» **Working data**
>> BEGIN

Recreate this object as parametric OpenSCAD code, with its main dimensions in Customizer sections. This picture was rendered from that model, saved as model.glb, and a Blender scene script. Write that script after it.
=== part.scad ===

>> END
>> BEGIN

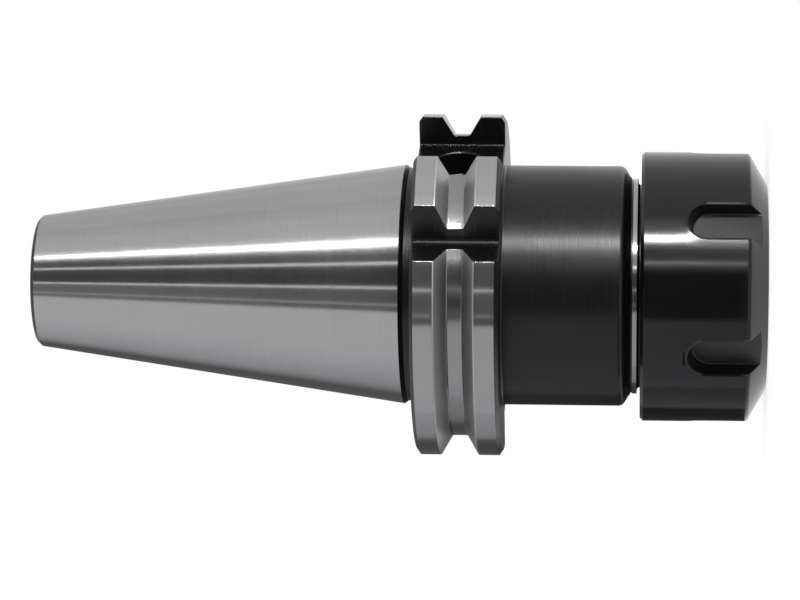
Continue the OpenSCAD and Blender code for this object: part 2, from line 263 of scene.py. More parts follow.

>> END
>> BEGIN

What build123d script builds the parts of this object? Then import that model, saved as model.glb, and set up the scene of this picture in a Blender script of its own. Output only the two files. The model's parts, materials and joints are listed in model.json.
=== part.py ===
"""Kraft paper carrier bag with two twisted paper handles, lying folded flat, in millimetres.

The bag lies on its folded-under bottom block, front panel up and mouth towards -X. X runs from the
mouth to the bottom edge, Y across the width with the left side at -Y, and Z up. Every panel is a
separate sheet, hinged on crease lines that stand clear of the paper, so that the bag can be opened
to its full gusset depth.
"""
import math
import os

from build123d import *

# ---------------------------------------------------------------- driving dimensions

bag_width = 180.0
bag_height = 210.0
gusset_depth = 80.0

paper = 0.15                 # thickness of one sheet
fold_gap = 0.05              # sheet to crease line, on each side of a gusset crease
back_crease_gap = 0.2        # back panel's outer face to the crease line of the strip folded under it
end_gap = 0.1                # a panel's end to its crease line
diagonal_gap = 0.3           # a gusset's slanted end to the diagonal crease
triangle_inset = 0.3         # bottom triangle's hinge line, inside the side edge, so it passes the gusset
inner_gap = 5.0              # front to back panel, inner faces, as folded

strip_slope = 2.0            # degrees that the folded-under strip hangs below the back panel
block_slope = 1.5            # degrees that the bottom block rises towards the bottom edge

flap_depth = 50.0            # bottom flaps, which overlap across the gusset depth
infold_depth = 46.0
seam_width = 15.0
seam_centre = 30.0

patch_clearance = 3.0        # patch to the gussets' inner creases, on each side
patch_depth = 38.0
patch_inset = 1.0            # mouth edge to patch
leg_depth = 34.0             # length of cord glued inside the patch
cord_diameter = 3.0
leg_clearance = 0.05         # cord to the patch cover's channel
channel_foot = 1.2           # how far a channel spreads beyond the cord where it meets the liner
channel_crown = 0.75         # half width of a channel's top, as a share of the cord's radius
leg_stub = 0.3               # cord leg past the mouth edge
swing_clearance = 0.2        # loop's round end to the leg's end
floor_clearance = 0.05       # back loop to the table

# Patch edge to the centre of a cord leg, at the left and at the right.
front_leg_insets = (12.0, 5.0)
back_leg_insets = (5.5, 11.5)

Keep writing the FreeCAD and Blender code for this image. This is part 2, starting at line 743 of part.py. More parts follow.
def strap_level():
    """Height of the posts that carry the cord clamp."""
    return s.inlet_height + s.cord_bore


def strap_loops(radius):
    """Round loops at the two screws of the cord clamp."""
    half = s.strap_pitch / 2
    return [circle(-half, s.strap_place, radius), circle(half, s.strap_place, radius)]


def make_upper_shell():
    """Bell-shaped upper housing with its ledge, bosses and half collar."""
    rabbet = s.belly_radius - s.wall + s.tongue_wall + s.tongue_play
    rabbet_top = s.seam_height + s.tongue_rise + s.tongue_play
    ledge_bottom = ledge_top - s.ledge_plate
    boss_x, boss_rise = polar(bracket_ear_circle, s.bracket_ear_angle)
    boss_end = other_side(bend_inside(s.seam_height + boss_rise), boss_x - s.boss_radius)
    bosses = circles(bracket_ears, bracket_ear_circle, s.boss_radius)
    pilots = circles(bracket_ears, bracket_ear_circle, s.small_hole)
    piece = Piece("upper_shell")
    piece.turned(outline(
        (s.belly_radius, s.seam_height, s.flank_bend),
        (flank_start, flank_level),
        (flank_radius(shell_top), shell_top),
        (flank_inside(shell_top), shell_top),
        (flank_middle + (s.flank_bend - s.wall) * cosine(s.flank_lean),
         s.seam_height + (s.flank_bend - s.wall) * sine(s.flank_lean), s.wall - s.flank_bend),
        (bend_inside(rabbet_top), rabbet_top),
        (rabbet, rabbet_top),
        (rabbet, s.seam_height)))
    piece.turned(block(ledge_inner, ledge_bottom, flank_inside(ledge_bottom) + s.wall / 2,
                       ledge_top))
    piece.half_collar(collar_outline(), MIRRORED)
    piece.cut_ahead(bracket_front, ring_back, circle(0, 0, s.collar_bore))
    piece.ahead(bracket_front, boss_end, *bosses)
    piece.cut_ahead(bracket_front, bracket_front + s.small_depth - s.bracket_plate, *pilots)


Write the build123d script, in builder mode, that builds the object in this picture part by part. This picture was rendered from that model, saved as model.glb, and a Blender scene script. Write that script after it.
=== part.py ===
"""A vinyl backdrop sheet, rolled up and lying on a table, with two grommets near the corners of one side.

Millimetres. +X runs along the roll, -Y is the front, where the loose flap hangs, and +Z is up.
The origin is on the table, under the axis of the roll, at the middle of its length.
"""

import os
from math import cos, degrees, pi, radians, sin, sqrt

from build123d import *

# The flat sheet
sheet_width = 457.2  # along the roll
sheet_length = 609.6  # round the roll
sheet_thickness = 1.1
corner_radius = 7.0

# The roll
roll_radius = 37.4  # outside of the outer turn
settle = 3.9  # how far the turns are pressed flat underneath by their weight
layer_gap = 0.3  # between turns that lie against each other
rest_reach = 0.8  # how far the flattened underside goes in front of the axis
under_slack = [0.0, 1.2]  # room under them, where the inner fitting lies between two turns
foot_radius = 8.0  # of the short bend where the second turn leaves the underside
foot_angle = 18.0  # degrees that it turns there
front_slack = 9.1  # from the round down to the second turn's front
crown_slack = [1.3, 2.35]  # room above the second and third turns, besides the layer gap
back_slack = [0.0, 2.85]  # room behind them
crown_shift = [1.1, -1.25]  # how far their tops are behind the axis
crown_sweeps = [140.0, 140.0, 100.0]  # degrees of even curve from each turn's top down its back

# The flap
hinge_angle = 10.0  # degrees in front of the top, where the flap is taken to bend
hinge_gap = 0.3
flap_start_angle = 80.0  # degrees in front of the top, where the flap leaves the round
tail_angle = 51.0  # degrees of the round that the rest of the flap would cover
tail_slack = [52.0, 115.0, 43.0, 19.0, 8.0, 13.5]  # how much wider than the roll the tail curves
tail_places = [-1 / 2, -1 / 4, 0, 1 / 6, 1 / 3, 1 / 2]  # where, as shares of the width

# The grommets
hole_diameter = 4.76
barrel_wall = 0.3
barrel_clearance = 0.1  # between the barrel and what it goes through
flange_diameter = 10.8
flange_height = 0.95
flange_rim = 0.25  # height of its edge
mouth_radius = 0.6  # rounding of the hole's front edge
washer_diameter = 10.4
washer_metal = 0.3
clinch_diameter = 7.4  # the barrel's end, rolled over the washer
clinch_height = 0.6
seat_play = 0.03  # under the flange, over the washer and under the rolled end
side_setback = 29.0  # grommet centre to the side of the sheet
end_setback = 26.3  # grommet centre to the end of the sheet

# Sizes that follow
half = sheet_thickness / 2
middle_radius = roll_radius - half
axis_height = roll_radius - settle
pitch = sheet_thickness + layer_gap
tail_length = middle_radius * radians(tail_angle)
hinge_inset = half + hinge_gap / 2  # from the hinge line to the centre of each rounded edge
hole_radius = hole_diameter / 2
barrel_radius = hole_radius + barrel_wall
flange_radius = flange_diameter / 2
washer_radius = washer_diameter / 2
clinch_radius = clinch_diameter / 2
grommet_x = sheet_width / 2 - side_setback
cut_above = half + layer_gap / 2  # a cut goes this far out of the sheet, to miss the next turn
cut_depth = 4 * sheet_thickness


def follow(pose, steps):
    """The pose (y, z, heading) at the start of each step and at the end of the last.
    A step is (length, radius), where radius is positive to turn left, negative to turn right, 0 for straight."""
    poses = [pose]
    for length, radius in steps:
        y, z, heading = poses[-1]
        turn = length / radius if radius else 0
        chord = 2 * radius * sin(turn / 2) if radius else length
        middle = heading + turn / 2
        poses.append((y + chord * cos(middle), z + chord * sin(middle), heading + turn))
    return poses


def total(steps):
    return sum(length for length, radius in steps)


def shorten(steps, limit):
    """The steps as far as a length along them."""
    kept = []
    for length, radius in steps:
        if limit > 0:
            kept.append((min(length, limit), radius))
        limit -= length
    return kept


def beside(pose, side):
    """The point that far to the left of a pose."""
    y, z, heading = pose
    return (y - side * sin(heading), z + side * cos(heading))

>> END

» **Task directions**
Copy each line above containing the string "code".

» **Response below**
Recreate this object as parametric OpenSCAD code, with its main dimensions in Customizer sections. This picture was rendered from that model, saved as model.glb, and a Blender scene script. Write that script after it.
Continue the OpenSCAD and Blender code for this object: part 2, from line 263 of scene.py. More parts follow.
Keep writing the FreeCAD and Blender code for this image. This is part 2, starting at line 743 of part.py. More parts follow.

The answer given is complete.